Kurt Gidley grateful for Andrew Johns’ words of widsom

Kurt Gidley has revealed his gratitude to Australian great Andrew Johns for helping him during the early stages of his professional career.

Johns was firmly established in the halves for Newcastle Knights, New South Wales and Australia when Gidley made his Knights bow in 2001, taking the fledgling player under his wing.

The now-retired 37-year-old, who went on to star for club, state and country in 16-year career as well, told the Golden Point Daily podcast how he remains grateful to Johns for giving up his own time to pass on his knowledge.

“I was never the most gifted player from a talent perspective,” former Warrington Wolves half-back Gidley told Sky Sports.

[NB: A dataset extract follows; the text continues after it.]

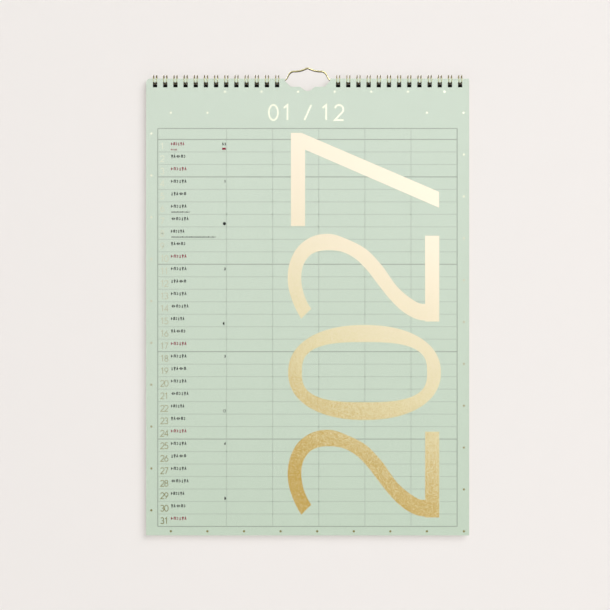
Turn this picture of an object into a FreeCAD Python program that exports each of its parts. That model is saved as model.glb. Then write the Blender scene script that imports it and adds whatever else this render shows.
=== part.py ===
"""Wall calendar of A3 sheets on two twin-loop wire combs, hung from a bent wire hanger.

The calendar hangs with its sheets in XZ planes and its printed face towards -Y. The origin is
the hook point, under the peak of the hanger wire, and the hanger lies in the plane Y = 0.
Lengths are millimetres. Heights on the sheets are measured down from their common top edge.
"""

import FreeCAD
import Part
import Sketcher
import math
import os

Vector = FreeCAD.Vector

# Driving dimensions, one cell of the sheet each.
DIMENSIONS = {
    # The sheets: A3, standing upright.
    "sheet_width": 297.0,
    "sheet_height": 420.0,
    "pages_thickness": 1.5,
    "board_thickness": 0.5,
    "film_thickness": 0.25,
    "film_gap": 0.45,
    "round_corner": 4.0,
    "cut_corner": 0.7,
    # The punched holes and the twin loops in them.
    "loop_pitch": 9.35,
    "loop_edge_margin": 8.0,
    "loops_left_out": 5,
    "loop_twin_spacing": 2.7,
    "comb_wire": 0.95,
    "ring_centre_drop": 0.9,
    "ring_clearance": 0.18,
    "hole_height": 4.5,
    "hole_side_clearance": 0.18,
    "hole_top_clearance": 0.35,
    "base_bend_radius": 1.3,
    "closure_angle": -45.0,
    "closure_gap": 0.3,
    # The cut-out in the top edge of every sheet, seen from the middle of the sheet.
    "eye_half_width": 20.9,
    "eye_side_depth": 1.9,
    "eye_shelf_outer": 15.7,
    "eye_shelf_depth": 7.5,
    "eye_shelf_inner": 6.9,
    "eye_point_depth": 13.0,
    "eye_side_round": 2.5,
    "eye_shelf_round": 2.0,
    "eye_point_round": 5.2,
    # The hanger wire, with heights above the sheets' top edge.
    "hanger_wire": 1.2,
    "hanger_length": 200.0,
    "arm_drop": 1.5,
    "hump_foot": 20.1,
    "hump_shoulder_outer": 16.9,
    "hump_shoulder_inner": 6.7,
    "hump_shoulder_height": 6.6,
    "hump_peak_height": 9.85,
    "hump_foot_bend": 1.6,
    "hump_shoulder_bend": 2.2,
    "hump_peak_bend": 3.0,
    "turn_clearance": 0.15,
}

# Places worked out from the driving dimensions. The rings are drawn round the middle of the
# pages and board, far enough in front of the hanger's arms for the film to swing past them.
STACK = "(sheet.pages_thickness + sheet.board_thickness)"
FILM_OUTER = f"({STACK} / 2 + sheet.film_gap + sheet.film_thickness)"
FILM_SWING = f"sqrt(pow({FILM_OUTER}, 2) + pow(sheet.ring_centre_drop, 2))"
RING_Y = f"(-({FILM_SWING} + sheet.turn_clearance + sheet.hanger_wire / 2))"
PEAK_SLOPE = (
    "atan((sheet.hump_peak_height - sheet.hump_shoulder_height) / sheet.hump_shoulder_inner)"
)
PEAK_CENTRE = f"(sheet.hump_peak_height - sheet.hump_peak_bend * (1 / cos({PEAK_SLOPE}) - 1))"
TOP_EDGE_Z = f"(sheet.hanger_wire / 2 - {PEAK_CENTRE})"
ARM_BELOW_RING = "(sheet.arm_drop - sheet.ring_centre_drop)"
RING_INNER = (
    f"(sqrt(pow({RING_Y}, 2) + pow({ARM_BELOW_RING}, 2))"
    " + sheet.hanger_wire / 2 + sheet.ring_clearance)"
)
HOLE_TOP = (
    f"(sheet.ring_centre_drop + sqrt(pow({RING_INNER} - sheet.hole_top_clearance, 2)"
    f" - pow({FILM_OUTER}, 2)))"
)
HOLE_BOTTOM = f"({HOLE_TOP} + sheet.hole_height)"
HOLE_WIDTH = (
    "(sheet.loop_twin_spacing + sheet.comb_wire + 2 * sheet.hole_side_clearance)"
)
INNERMOST_LOOP = "(sheet.loop_pitch * (sheet.loops_left_out + 1) / 2)"
PITCHES = (
    f"floor((sheet.sheet_width / 2 - sheet.loop_edge_margin - {INNERMOST_LOOP})"
    " / sheet.loop_pitch)"
)
OUTERMOST_LOOP = f"({INNERMOST_LOOP} + sheet.loop_pitch * {PITCHES})"


def write_sheet(doc):
    """The spreadsheet of driving dimensions, with an alias on each value's cell."""
    sheet = doc.addObject("Spreadsheet::Sheet", "sheet")
    for row, (alias, size) in enumerate(DIMENSIONS.items(), start=1):
        sheet.set(f"A{row}", alias)
        sheet.set(f"B{row}", str(size))
        sheet.setAlias(f"B{row}", alias)
    doc.recompute()
    return sheet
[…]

“I was a really hard training and had plenty of drive, determination and perseverance, but I think Joey (Johns) could see I was trying really hard and that I probably needed a little bit of help in ball skills and the ability to play at half or full-back.

“I’m so grateful he would pick up the phone and text me the night before that day off training – and it was meant to be a day off – and he’d be down the local park putting me through basically a one-on-one personal training session.

I guess he had an obsession to keep improving and become better than he was the previous week

Kurt Gidley on Andrew Johns

“It certainly helped so much with my game and he was a great player, a great mate and a great mentor.”

Johns, who also had a short spell at Warrington in the 2005 Super League season, is regarded as one of the greatest rugby league players of all time and is one of only 13 Australian players to be honoured as one of the sport’s Immortals.

Gidley was not the only beneficiary of the former international’s sessions in the park though, recalling how Johns would also spend hours on his own practising kicking and trying out new skills.

“On days off during the week when our training schedule would normally be set, Joey would go down the local park and do his own sessions with his hat set up and holding the footy a different way,” Gidley said.

“That’s how he learnt to do banana kicks and different passes. That wasn’t part of the training schedule, his coaches and trainers weren’t asking him to do that at that stage.